Apparently you don't work with internal medicine residents. While there are primary care focused IM residencies, most IM residencies are heavily concentrated on inpatient services. What this does point out is that primary care specialties are not generally qualified for inpatient services. You can see this born out in the use of Family Practice Physicians in hospital medicine. At one point there was a significant FP presence in hospital medicine. However as FP residencies emphasized outpatient ambulatory care it became harder and harder to show training and expertise in inpatient medicine. In most healthcare systems FP cannot be credentialed for inpatient services without a hospital medicine fellowship. The same split occurred in emergency medicine which was largely the domain of FP. With the establishment of EM residencies there are fewer and fewer FP physicians in the ER.
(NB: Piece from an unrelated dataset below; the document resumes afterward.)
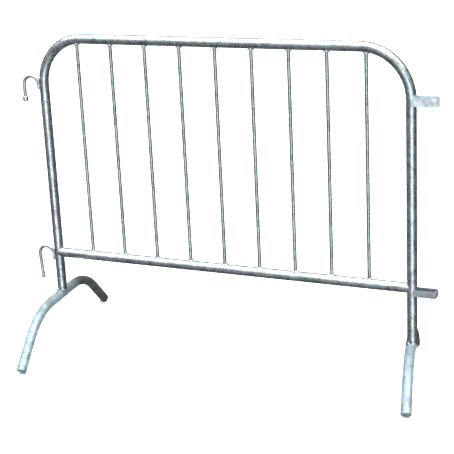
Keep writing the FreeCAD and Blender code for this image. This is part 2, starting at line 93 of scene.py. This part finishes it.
# ---------------------------------------------------------------------------------------------
# Sizes and colours that a user may change
# ---------------------------------------------------------------------------------------------
class BARRIER_PG_zinc(bpy.types.PropertyGroup):
    """Colours and relief of the galvanised finish."""

    cool: FloatVectorProperty(
        name="Cool zinc", description="Colour of the blue-green patches of the coating",
        default=(0.70, 0.86, 0.88), size=3, min=0, max=1, subtype="COLOR")
    plain: FloatVectorProperty(
        name="Plain zinc", description="Colour of most of the coating",
        default=(0.84, 0.87, 0.87), size=3, min=0, max=1, subtype="COLOR")
    warm: FloatVectorProperty(
        name="Purple zinc", description="Colour of the purple-grey patches of the coating",
        default=(0.74, 0.69, 0.78), size=3, min=0, max=1, subtype="COLOR")
    chalk: FloatVectorProperty(
        name="Zinc bloom", description="Colour of the pale, chalky bloom on the coating",
        default=(0.90, 0.95, 0.95), size=3, min=0, max=1, subtype="COLOR")
    spangle: FloatProperty(
        name="Spangle size", description="Size across one zinc crystal",
        default=0.007, min=0.001, max=0.05, unit="LENGTH")
    mottle: FloatProperty(
        name="Mottle size", description="Size across one patch of colour",
        default=0.055, min=0.005, max=0.5, unit="LENGTH")


class BARRIER_PG_welds(bpy.types.PropertyGroup):
    """Sizes of the weld beads."""

    grain: FloatProperty(
        name="Bead grain", description="Size of the cells that a bead is remeshed to",
        default=0.0007, min=0.0003, max=0.003, unit="LENGTH")
    ripple: FloatProperty(
        name="Bead ripple", description="Height of the lumps on a bead",
        default=0.0016, min=0, max=0.005, unit="LENGTH")


class BARRIER_PG_stage(bpy.types.PropertyGroup):
    """Camera, floor and lights."""

    eye: FloatVectorProperty(
        name="Camera place", description="Where the camera stands",
        default=(1.773, -3.800, 1.791), size=3, subtype="XYZ", unit="LENGTH")
    yaw: FloatProperty(
        name="Camera turn", description="Turn of the camera to the left of +Y",
        default=math.radians(24.835), subtype="ANGLE")
    pitch: FloatProperty(
        name="Camera tilt", description="Tilt of the camera below the horizon",
        default=math.radians(17.454), subtype="ANGLE")
    roll: FloatProperty(
        name="Camera roll", description="Roll of the camera about its own axis",
        default=math.radians(-2.812), subtype="ANGLE")
    lens: FloatProperty(
        name="Focal length", description="Focal length for a 36 mm sensor",
        default=102.81, min=10, max=500, unit="CAMERA")
    floor_size: FloatProperty(
        name="Floor size", description="Length of the floor's sides",
        default=80.0, min=4, max=200, unit="LENGTH")
    floor_tone: FloatProperty(
        name="Floor tone", description="Brightness of the floor's paper",
        default=0.92, min=0, max=1, subtype="FACTOR")
    sun_power: FloatProperty(
        name="Key light", description="Strength of the light from above",
        default=2.6, min=0, max=20)
    sun_spread: FloatProperty(
        name="Key light spread", description="Angle that the light from above spreads over",
        default=math.radians(28), min=0, max=math.pi, subtype="ANGLE")
    sun_aim: FloatVectorProperty(
        name="Key light aim", description="Direction that the light from above travels in",
        default=(-0.50, 0.12, -0.86), size=3, subtype="DIRECTION")


# ---------------------------------------------------------------------------------------------
# Modelling helpers
# ---------------------------------------------------------------------------------------------
def deselect():
    for thing in list(bpy.context.selected_objects):
        thing.select_set(False)


def activate(*things):
    """Select these objects and nothing else; the first one is active."""
    deselect()
    for thing in things:
        thing.select_set(True)
    bpy.context.view_layer.objects.active = things[0]


def added(name):
    """The primitive that was just added, named, with its place put into its mesh."""
    thing = bpy.context.view_layer.objects.active
    activate(thing)
    bpy.ops.object.transform_apply(location=True, rotation=True, scale=True)
    thing.name = name
    thing.data.name = name
    return thing


def finish_modifiers(thing):
    activate(thing)
    for modifier in list(thing.modifiers):
        bpy.ops.object.modifier_apply(modifier=modifier.name)


def joined(name, parts):
    activate(*parts)
    bpy.ops.object.join()
    parts[0].name = name
    parts[0].data.name = name
    return parts[0]


def rod(name, radius, start, end, sides=48):
    """A solid round stub between two points."""
    start, end = Vector(start), Vector(end)
    along = end - start
    deselect()
    bpy.ops.mesh.primitive_cylinder_add(
        vertices=sides, radius=radius, depth=along.length, location=(start + end) / 2,
        rotation=along.to_track_quat("Z", "Y").to_euler())
    return added(name)


def merged_copy(node, name):
    """A copy of a CAD node with its loose triangles merged into a closed mesh."""
    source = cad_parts[node]
    copy = bpy.data.objects.new(name, source.data.copy())
    bpy.context.scene.collection.objects.link(copy)
    activate(copy)
    bpy.ops.object.mode_set(mode="EDIT")
    bpy.ops.mesh.select_all(action="SELECT")
    bpy.ops.mesh.customdata_custom_splitnormals_clear()
    bpy.ops.mesh.remove_doubles(threshold=MERGE)
    bpy.ops.object.mode_set(mode="OBJECT")
    return copy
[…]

Does that mean that FP doesn't do ER or inpatient, of course not. On the other hand the more standardized an organization becomes the less likely they are to credential FP for inpatient or EM. It doesn't matter how long they have been doing something or talented they are, from a liability standpoint the system would assume tremendous liability if they credential them. You wouldn't credential a family practice physician for critical care. They don't have the education, training or credentials to perform critical care just like you wouldn't credential a infectious disease physician to do spine surgery. Are there family practice docs rounding in ICUs and performing surgery in the hinterlands. Absolutely. Is it dependable if something goes wrong. Absolutely not.
As far as scope I defer to Carolyn Buppert: "What is the level of care required for my patients? If primary care, hire an adult-gerontologic, pediatric, or family NP, or a PA. If practicing psychiatry, hire a mental health NP or a PA who has specialized in mental health. If the practice is gynecology, hire a women's healthcare NP or PA who has specialized. If the practice is hospitalist, hire an NP certified in acute care or a PA."